Wednesday, March 24, 2021

DIGEST/ FLORES MAY L. OROSA/ SECRETARY DE LIMA VS REYES (2016)

 

SECRETARY LEILA DE LIMA, ASSISTANT STATE PROSECUTOR STEWART ALLAN A. MARIANO; ASSISTANT STATE PROSECUTOR VIMAR M. BARCELLANO and ASSISTANT STATE PROSECUTOR GERARD E. GAERLAN, petitioners, vs. MARIO JOEL T. REYES, respondent
G.R. No. 209330                            January 11, 2016


FACTS:

Dr. Gerardo Ortega, a veterinarian and anchor of several shows in Palawan, was shot dead by Marlon Recamata. Recamata also implicated Rodolfo “Bumar” O. Edrad, Dennis C. Arans, and Armando “Salbakotah” R. Noel, Jr. Edrad alleged that it was former Palawan Governor Mario Joel T. Reyes who ordered the killing of Dr. Ortega.

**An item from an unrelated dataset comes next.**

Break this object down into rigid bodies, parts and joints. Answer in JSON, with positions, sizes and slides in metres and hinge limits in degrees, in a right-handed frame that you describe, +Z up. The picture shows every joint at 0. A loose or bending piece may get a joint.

On February 7, 2011, Secretary of Justice Leila De Lima created a special panel of prosecutors to conduct preliminary investigation. On June 8, 2011, the First Panel concluded its preliminary investigation and dismissed the complaint.

On June 28, 2011, Dr. Patricia Gloria Inocencio-Ortega, Dr. Ortega’s wife, filed a Motion to Re-Open Preliminary Investigation, which, among others, sought the admission of mobile phone communications between former Gov. Reyes and Edrad but it was denied by the First Panel.

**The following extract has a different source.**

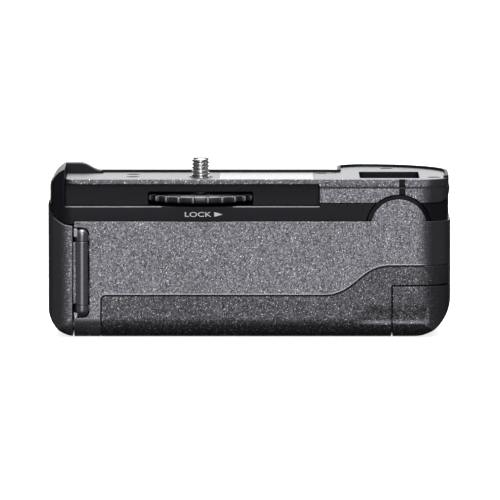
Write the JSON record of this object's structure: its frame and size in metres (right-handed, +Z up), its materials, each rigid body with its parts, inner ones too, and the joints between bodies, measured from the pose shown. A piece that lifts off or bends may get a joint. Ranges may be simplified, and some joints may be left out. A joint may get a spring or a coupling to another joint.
{
  "type": "camera battery grip",
  "caption": "Camera battery grip: a hand-grip body with a camera seat, ribbed lock wheel and tripod screw, hinged battery door, battery magazine and portrait release.",
  "frame": {"origin": "middle of the footprint, on the plane that the base rests on", "axes": "+Z up, the rear with the lock wheel to -Y, +X to the right seen from the rear"},
  "size_m": [0.14, 0.066, 0.0618],
  "materials": {
    "speckled_plastic": "sprayed speckle texture",
    "smooth_plastic": "fine satin",
    "grip_rubber": "dark textured grip",
    "seat_metal": "satin black paint",
    "pad_gloss": "gloss",
    "wheel_plastic": "ribbed, satin",
    "bright_steel": "turned, bright",
    "black_screw": "black oxide",
    "inner_plastic": "plain",
    "brass": "plated",
    "circuit_board": "solder mask",
    "flex_film": "film",
    "foam": "open foam",
    "cell_can": "printed can, plain bands"
  },
  "bodies": {
    "grip": {"rear_cover": "speckled_plastic", "front_cover": "speckled_plastic", "release_housing": "grip_rubber", "rear_grip_cover": "grip_rubber", "hand_grip_rubber": "grip_rubber", "top_frame": "smooth_plastic", "upper_trim": "speckled_plastic", "top_plate": "seat_metal", "seat_pad": "pad_gloss", "top_plate_screws": "black_screw", "contact_block": "inner_plastic", "contact_pins": "brass", "main_board": "circuit_board", "board_screws": "black_screw", "wheel_bush": "brass", "base_plate": "bright_steel", "base_screws": "black_screw", "tripod_socket": "brass", "hinge_pin": "bright_steel", "hinge_leaves": "bright_steel", "battery_chamber": "inner_plastic", "chamber_end_plate": "inner_plastic", "chamber_terminals": "brass", "release_switch": "inner_plastic", "switch_board": "circuit_board", "release_flex": "flex_film"},
    "attach_screw": {"lock_wheel": "wheel_plastic", "tripod_screw": "bright_steel", "screw_clip": "bright_steel"},
    "door": {"battery_door": "speckled_plastic", "door_pad": "foam"},
    "latch": {"door_latch": "smooth_plastic"},
    "magazine": {"magazine_frame": "inner_plastic", "magazine_links": "brass", "magazine_terminals": "brass", "aa_cell_1": "cell_can", "aa_cell_2": "cell_can", "aa_cell_3": "cell_can", "aa_cell_4": "cell_can", "aa_cell_5": "cell_can", "aa_cell_6": "cell_can", "aa_cell_7": "cell_can", "aa_cell_8": "cell_can"},
    "release": {"release_button": "smooth_plastic"},
    "collar": {"release_collar": "smooth_plastic"}
  },
  "joints": [
    {"name": "wheel_turn", "type": "hinge", "parent": "grip", "child": "attach_screw", "pos_m": [-0.017, -0.0145, 0.048], "axis": [0, 0, 1], "continuous": true},
    {"name": "door_hinge", "type": "hinge", "parent": "grip", "child": "door", "pos_m": [-0.0581, -0.0283, 0.0225], "axis": [0, 0, 1], "range_deg": [0, 105]},
    {"name": "magazine_slide", "type": "slide", "parent": "grip", "child": "magazine", "axis": [-1, 0, 0], "range_m": [0, 0.0092]},
    {"name": "latch_slide", "type": "slide", "parent": "door", "child": "latch", "axis": [0, 0, 1], "range_m": [0, 0.003]},
    {"name": "release_press", "type": "slide", "parent": "grip", "child": "release", "axis": [-1, 0, 0], "range_m": [0, 0.0012], "stiffness_N_per_m": 500},
    {"name": "collar_turn", "type": "hinge", "parent": "grip", "child": "collar", "pos_m": [0.067, 0.014, 0.0146], "axis": [1, 0, 0], "range_deg": [0, 35]}
  ],
  "couplings": [
    {"joint": "door_hinge", "follows": "magazine_slide", "rad_per_m": 199}
  ]
}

In the interest of service and due process, the Secretary of Justice created a new panel of investigators to conduct a reinvestigation of the case. The Second Panel issued a Resolution finding probable cause and recommending the filing of information on all accused.

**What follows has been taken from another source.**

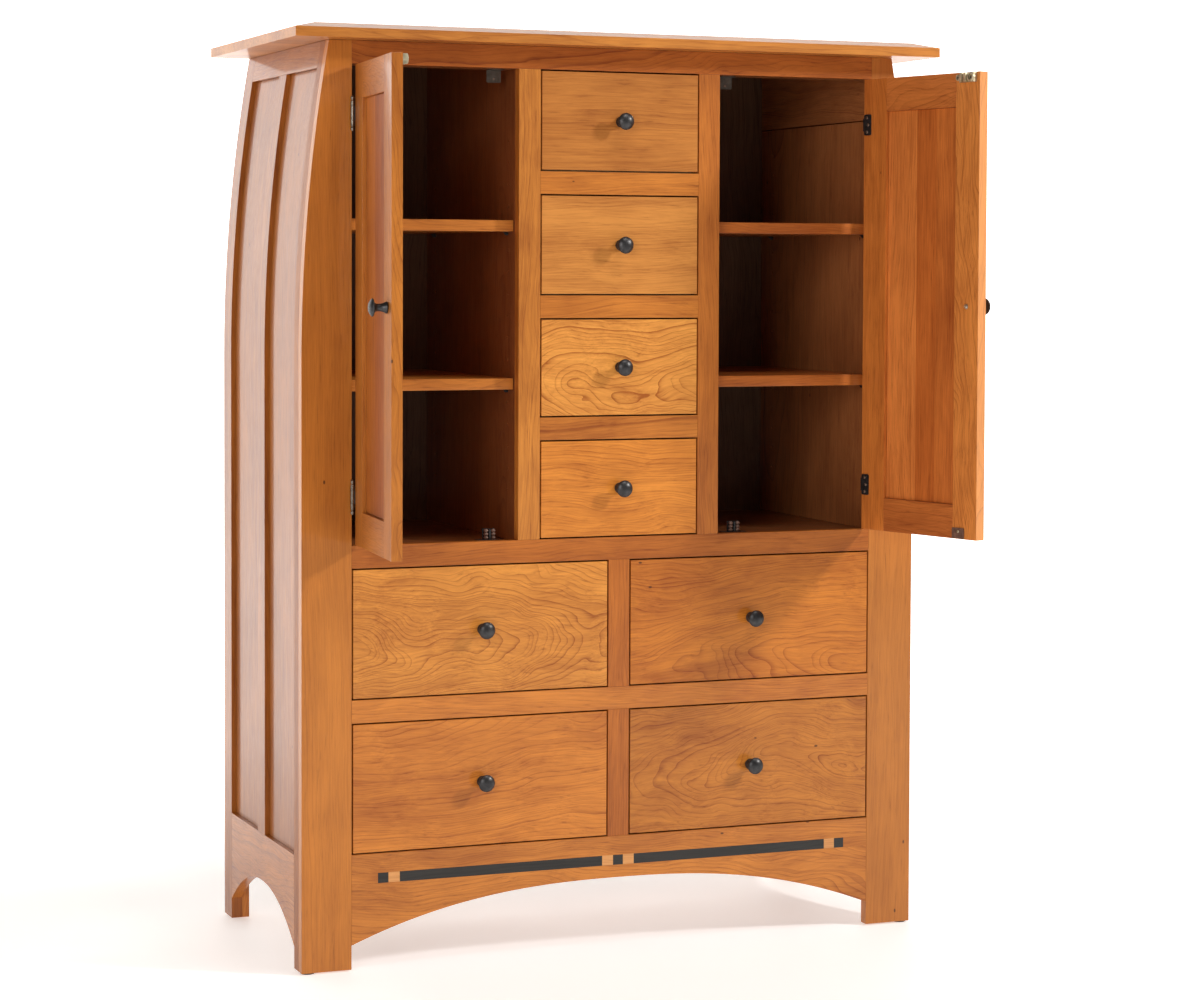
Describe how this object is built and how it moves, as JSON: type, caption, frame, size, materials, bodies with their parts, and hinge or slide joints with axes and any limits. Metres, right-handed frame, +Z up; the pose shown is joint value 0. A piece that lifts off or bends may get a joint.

Reyes filed before the Court for Petition for Certiorari and Prohibition with Prayer for Writ of Preliminary Injuction and/or Temporary Restraining Order impleading the RTC of Palawan.

Respondent argues that the Secretary of Justice had no authority to order motu propio the reinvestigation of the case since Dr. Inocencio-Ortega was able to submit her alleged new evidence to the First Panel when she filed her Motion for Partial Reconsideration. He argues that all parties had already been given the opportunity to present their evidence before the First Panel so it was not necessary to conduct a reinvestigation.

On the other hand, petitioners argue that the Secretary of Justice acted within her authority and argued that her creation of the second panel was a purely executive function and not a quasi-judicial function. They point out that under Republic Act No. 10071 and the 2000 NPS Rule on Appeal, the Secretary of Justice has the power to create a new panel of prosecutors to reinvestigate a case to prevent a miscarriage of justice.

Petitioners’ position was that the First Panel “appeared to have ignored the rules of preliminary investigation” when it refused to receive additional evidence that would have been crucial for the determination of the existence of probable cause. They assert that respondent was not deprived of due process when the reinvestigation was ordered since he was not prevented from presenting controverting evidence to Dr. Inocencio-Ortega’s additional evidence. Petitioners argue that since the Information had been filed, the disposition of the case was already within the discretion of the trial court.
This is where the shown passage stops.